DNP experiments were performed in collaboration with Dr. Thorsten Maly,
a skilled postdoc in Prof. Griffin's lab.
By the end of my stay there, I was also collecting data myself. We began by characterizing enhancements
obtainable in 1H NMR spectra.
These are not resolved into individual signals, but are sufficiently
strong as to allow rapid progress as we determined the parameters of the experiment. Experiments involved irradiation of
electron spins with microwaves to drive coupled electron-nuclear transitions,
followed by 90° excitation of 1H and observation. We characterized the effects of power
and duration of microwave irradiation, and the temperature, on the extent of 1H
signal enhancement. Despite the
fact that many of the flavodoxin 1H sites are probably too distant
to benefit from strong enhancement, we obtained an overall 9-fold enhancement
of the 1H signal.

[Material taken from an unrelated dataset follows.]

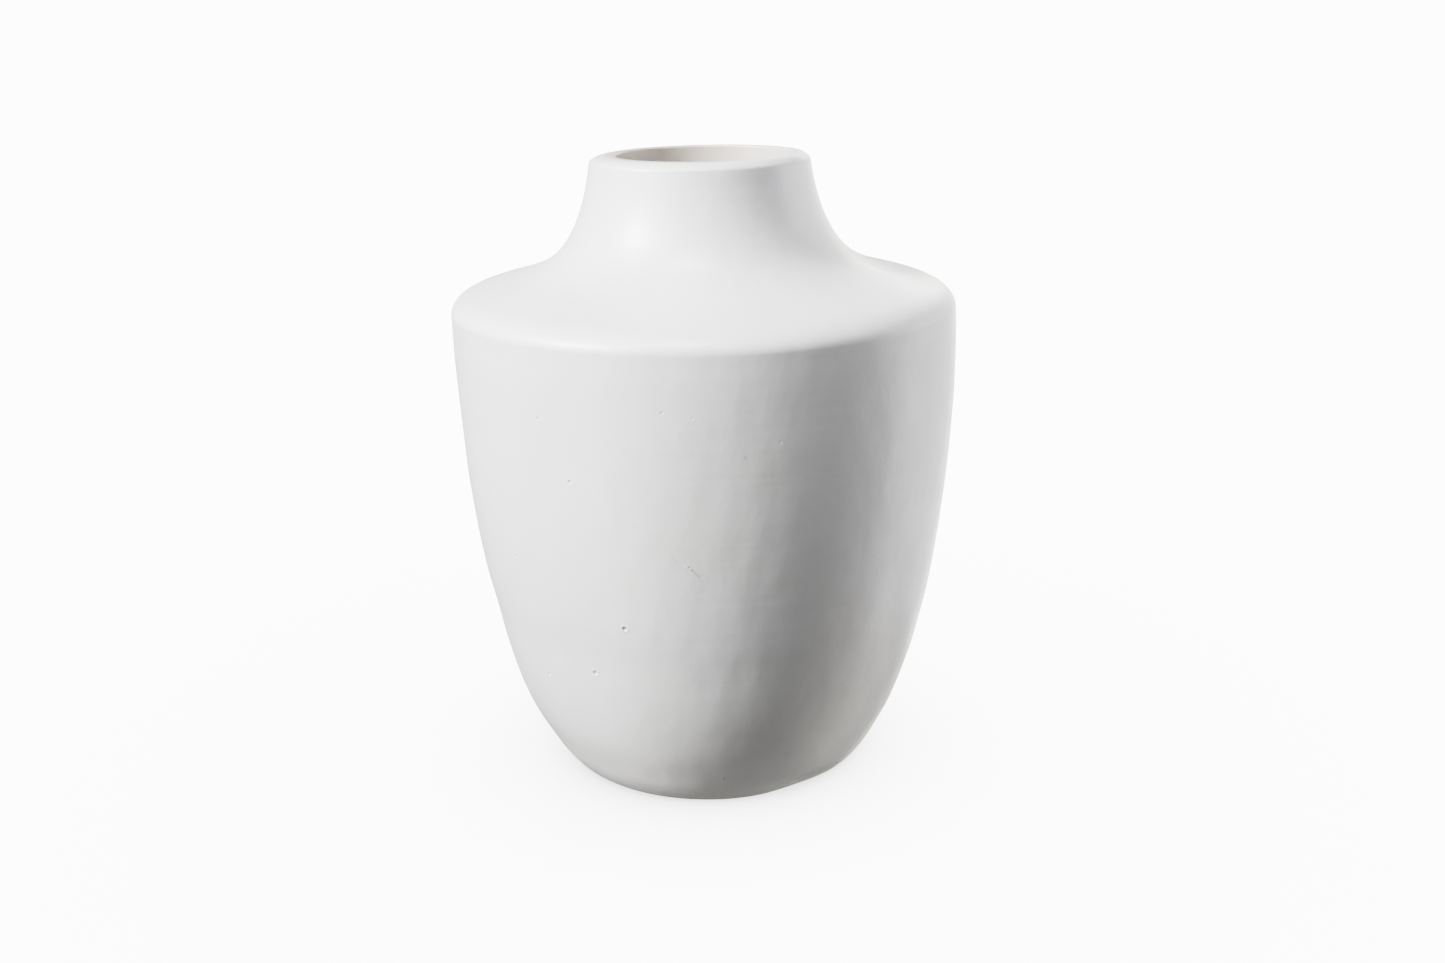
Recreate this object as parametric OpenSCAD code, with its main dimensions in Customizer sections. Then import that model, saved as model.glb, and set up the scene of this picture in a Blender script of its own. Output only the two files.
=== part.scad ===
// Bud vase: one fired clay body, a satin glaze outside and a liner glaze inside.
// The origin is on the axis of turning, on the surface that the vase stands on, with +Z up.
// The outlines are drawn as half sections, with x the radius and y the height, and turned.

/* [Body] */
// Largest diameter, over the glaze at the shoulder
body_d = 100; // [92:1:112]
// Full height, from the foot to the top of the lip
height = 124; // [121:1:140]
// Height of the widest ring above the foot
widest_h = 94.5; // [86:0.5:97]
// Share of its rise over which the wall keeps the direction it leaves the foot in
foot_pull = 0.23; // [0.15:0.01:0.3]
// Share of its rise over which the wall is already upright below the widest ring
wall_pull = 0.35; // [0.2:0.01:0.5]

/* [Shoulder] */
// Width of the rounded edge between the wall and the shoulder
edge_w = 8.5; // [6:0.5:11]
// Height of the rounded edge between the wall and the shoulder
edge_h = 4.8; // [3:0.2:7]
// Slope of the shoulder where it leaves the rounded edge, in degrees
shoulder_slope = 16.5; // [10:0.5:24]
// Share of the shoulder's width over which it keeps that slope
shoulder_pull = 0.55; // [0.3:0.01:0.7]

/* [Neck and lip] */
// Diameter of the neck just under the lip
neck_d = 43.5; // [43:0.5:50]
// Inward lean of the neck just under the lip, in degrees
neck_lean = 8.5; // [3:0.5:14]
// Share of the neck's height over which it keeps that lean
neck_pull = 0.83; // [0.5:0.01:0.9]
// Inner diameter of the mouth and throat
mouth_d = 34; // [28:0.5:34.5]
// Rounding of the lip's outer edge
lip_round = 2.6; // [1:0.1:2.8]
// Rounding of the lip's inner edge
mouth_round = 0.8; // [0.7:0.1:1.2]

/* [Foot] */
// Outer diameter of the flat foot ring that the vase stands on
foot_d = 58; // [46:1:66]
// Rounding between the foot ring and the wall
foot_round = 3.5; // [2:0.5:5]
// Angle of the wall to the floor where it leaves that rounding, in degrees
foot_turn = 48; // [40:1:58]
// Width of the flat foot ring
ring_w = 5; // [3:0.5:8]
// Depth of the recess inside the foot ring
recess_depth = 1.5; // [0.8:0.1:2.5]

/* [Wall and glaze] */
// Thickness of the wall and of the floor, glaze included
wall_t = 4.5; // [4:0.1:5.5]
// Thickness of each layer of glaze
glaze_t = 0.35; // [0.2:0.05:0.5]
// How far the outer glaze runs down inside the mouth
dip_depth = 9; // [5:0.5:10]

/* [Hidden] */
$fn = 128;

body_r = body_d / 2;
foot_r = foot_d / 2;
mouth_r = mouth_d / 2;
ring_inner_r = foot_r - ring_w;

// number of straight steps in each stretch of the outline
foot_steps = 4;
wall_steps = 20;
edge_steps = 10;
shoulder_steps = 16;
lip_steps = 7;
mouth_steps = 4;

// the neck ends where the rounding of the lip begins
neck_end = [neck_d / 2, height - lip_round * (1 - sin(neck_lean))];

// the cavity follows the outside at the thickness of the wall, with softer corners
floor_h = recess_depth + wall_t;
floor_round = 2 * wall_t;
floor_r = foot_r - 1.15 * wall_t;
cavity_r = body_r - wall_t;
cavity_widest_h = widest_h - 0.75 * wall_t;
cavity_neck_end = [mouth_r, height - dip_depth];
cavity_foot_pull = 0.87 * foot_pull;
cavity_edge_w = 0.8 * edge_w;
cavity_shoulder_pull = shoulder_pull;
cavity_neck_pull = 0.6 * neck_pull;

function heading(a) = [cos(a), sin(a)];

function arc(centre, r, from, to, steps) =
    [for (i = [0 : steps]) centre + r * heading(from + (to - from) * i / steps)];

// a cubic curve, without its first point, which the stretch before it already has
function curve(a, a_hand, b_hand, b, steps) =
    [for (i = [1 : steps])
        let (t = i / steps, s = 1 - t)
        s * s * s * a + 3 * s * s * t * a_hand + 3 * s * t * t * b_hand + t * t * t * b];

// the rounding that turns a level line at p upwards by foot_turn
function heel(p, r) = arc(p + [0, r], r, -90, foot_turn - 90, foot_steps);

// from the end of the heel up the wall to the widest ring
function wall(start, wide, pull) =
    let (rise = wide.y - start.y)
    curve(start, start + pull * rise * heading(foot_turn),
        wide - [0, wall_pull * rise], wide, wall_steps);

// from the widest ring over the rounded edge, up to where the slope of the shoulder is reached
function edge(wide, w, h) =
    let (last = atan2(h, w * tan(shoulder_slope)))
    [for (i = [1 : edge_steps])
        let (a = last * i / edge_steps)
        wide + [w * (cos(a) - 1), h * sin(a)]];

// from the rounded edge over the shoulder and up the neck
function shoulder(start, end, lean, pull, end_pull) =
    curve(start, start + pull * (start.x - end.x) * heading(180 - shoulder_slope),
        end - end_pull * (end.y - start.y) * heading(90 + lean), end, shoulder_steps);

// from the neck over the lip and down inside the mouth, as far as the outer glaze runs
function lip() =
    let (mouth_x = mouth_r + mouth_round)
    concat(
        arc(neck_end - lip_round * heading(neck_lean), lip_round, neck_lean, 90, lip_steps),
        arc([mouth_x, height - mouth_round], mouth_round, 90, 180, mouth_steps),
        [[mouth_r, height - dip_depth]]);

function last(line) = line[len(line) - 1];

function tail(line) = [for (i = [1 : len(line) - 1]) line[i]];

function head(line) = [for (i = [0 : len(line) - 2]) line[i]];

function backwards(line) = [for (i = [len(line) - 1 : -1 : 0]) line[i]];

function unit(v) = v / norm(v);

// unit vector along the line at point i, halfway between the steps that meet there
function along(line, i) =
    let (before = max(i, 1), after = min(i + 1, len(line) - 1))
    unit(unit(line[before] - line[before - 1]) + unit(line[after] - line[after - 1]));

// the same line moved sideways, to its left where the distance is positive
function beside(line, distance) =
    [for (i = [0 : len(line) - 1])
        let (d = along(line, i))
        line[i] + distance * [-d.y, d.x]];

heel_line = heel([foot_r, 0], foot_round);
wall_line = wall(last(heel_line), [body_r, widest_h], foot_pull);
edge_line = edge([body_r, widest_h], edge_w, edge_h);
shoulder_line = shoulder(last(edge_line), neck_end, neck_lean, shoulder_pull, neck_pull);

// surface of the outer glaze, from the top of the bare heel to the end of the dip in the mouth
glazed_line = concat([last(heel_line)], wall_line, edge_line, shoulder_line, tail(lip()));

floor_line = heel([floor_r, floor_h], floor_round);
cavity_wall_line = wall(last(floor_line), [cavity_r, cavity_widest_h], cavity_foot_pull);
cavity_edge_line = edge([cavity_r, cavity_widest_h], cavity_edge_w, edge_h);
cavity_shoulder_line =
    shoulder(last(cavity_edge_line), cavity_neck_end, 0, cavity_shoulder_pull, cavity_neck_pull);

// surface of the liner glaze, from the middle of the floor to the throat
cavity_line =
    concat([[0, floor_h]], floor_line, cavity_wall_line, cavity_edge_line, cavity_shoulder_line);

// surfaces of the clay under the two glazes, which meet in the throat
clay_line = beside(glazed_line, glaze_t);
clay_cavity_line = concat(head(beside(cavity_line, -glaze_t)), [last(clay_line)]);

// The fired clay, bare on the foot ring, the heel and the recess under the floor
module clay_body() {
    recess = [[0, recess_depth], [ring_inner_r - recess_depth, recess_depth], [ring_inner_r, 0]];
    color("ivory")
        rotate_extrude()
            polygon(concat(recess, heel_line, head(clay_line), backwards(clay_cavity_line)));
}

// The satin glaze over the wall, the shoulder, the neck and the lip
module outer_glaze() {
    color("white")
        rotate_extrude()
            polygon(concat(glazed_line, backwards(clay_line)));
}

// The watertight glaze on the floor and the walls of the cavity
module liner_glaze() {
    color("whitesmoke")
        rotate_extrude()
            polygon(concat(cavity_line, backwards(clay_cavity_line)));
}

clay_body();
outer_glaze();
liner_glaze();
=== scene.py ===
import math

import bmesh
import bpy
import numpy as np
from mathutils import Matrix, Vector, noise


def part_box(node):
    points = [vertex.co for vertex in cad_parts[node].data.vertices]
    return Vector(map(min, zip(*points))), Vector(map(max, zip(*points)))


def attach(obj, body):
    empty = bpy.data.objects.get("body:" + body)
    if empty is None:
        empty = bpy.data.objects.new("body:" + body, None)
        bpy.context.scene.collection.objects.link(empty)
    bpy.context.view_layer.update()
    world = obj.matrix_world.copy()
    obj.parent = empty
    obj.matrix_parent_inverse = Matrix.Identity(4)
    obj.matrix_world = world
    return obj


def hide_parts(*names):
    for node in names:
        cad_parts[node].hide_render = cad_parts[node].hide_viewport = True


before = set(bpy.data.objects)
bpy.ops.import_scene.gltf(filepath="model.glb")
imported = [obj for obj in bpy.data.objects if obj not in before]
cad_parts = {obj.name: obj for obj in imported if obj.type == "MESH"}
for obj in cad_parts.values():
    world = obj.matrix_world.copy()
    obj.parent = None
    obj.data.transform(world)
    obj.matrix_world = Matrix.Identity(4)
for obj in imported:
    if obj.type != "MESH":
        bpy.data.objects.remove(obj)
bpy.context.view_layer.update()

# ---------------------------------------------------------------- sizes, in millimetres and degrees
# Shapes are worked out in millimetres, and scaled to metres where a mesh is made.
MM = 0.001

# The outline repeats the design's driving sizes. The diameter and the height are read from the outer glaze in
# model.glb.
GLAZE_LOW, GLAZE_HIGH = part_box("outer_glaze")
BODY_R = (GLAZE_HIGH.x - GLAZE_LOW.x) / 2 / MM
HEIGHT = GLAZE_HIGH.z / MM
WIDEST_H = 94.5
EDGE_W = 8.5
EDGE_H = 4.8
SHOULDER_SLOPE = 16.5
NECK_R = 21.75
NECK_LEAN = 8.5
LIP_H = 1.5
LIP_CORNER = 1
LIP_BREAK = 45
MOUTH_R = 17
MOUTH_ROUND = 0.4
MOUTH_FLARE = 0.5
MOUTH_SHIFT = 0.9
DIP_DEPTH = 9
FOOT_R = 29
FOOT_ROUND = 3.5
FOOT_TURN = 48
GLAZE_FROM = 12
RING_W = 5
RECESS_DEPTH = 1.5
WALL_T = 4.5
GLAZE_T = 0.35

# How far each curve runs straight before it bends, as a share of its rise or reach
FOOT_PULL = 0.23
WALL_PULL = 0.35
SHOULDER_PULL = 0.55
NECK_PULL = 0.83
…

This
could be transferred to 13C by conventional cross-polarization, to
obtain a 13C spectrum that was similarly enhanced. Our current enhancements cannot yet be
attributed to specific sites because they are based on uniform isotopic
incorporation and NMR observation at only 212 MHz. However now that we have demonstrated success at the
'proof-of-concept' level, we will produce selectively 13C and 15N
labelled samples and take advantage of the higher-field spectrometers available
at the Bitter Magnet Lab. Prof.
Griffin has agreed to a continuing collaboration on this work, and I retain
visiting scientist status at M.I.T. for this purpose.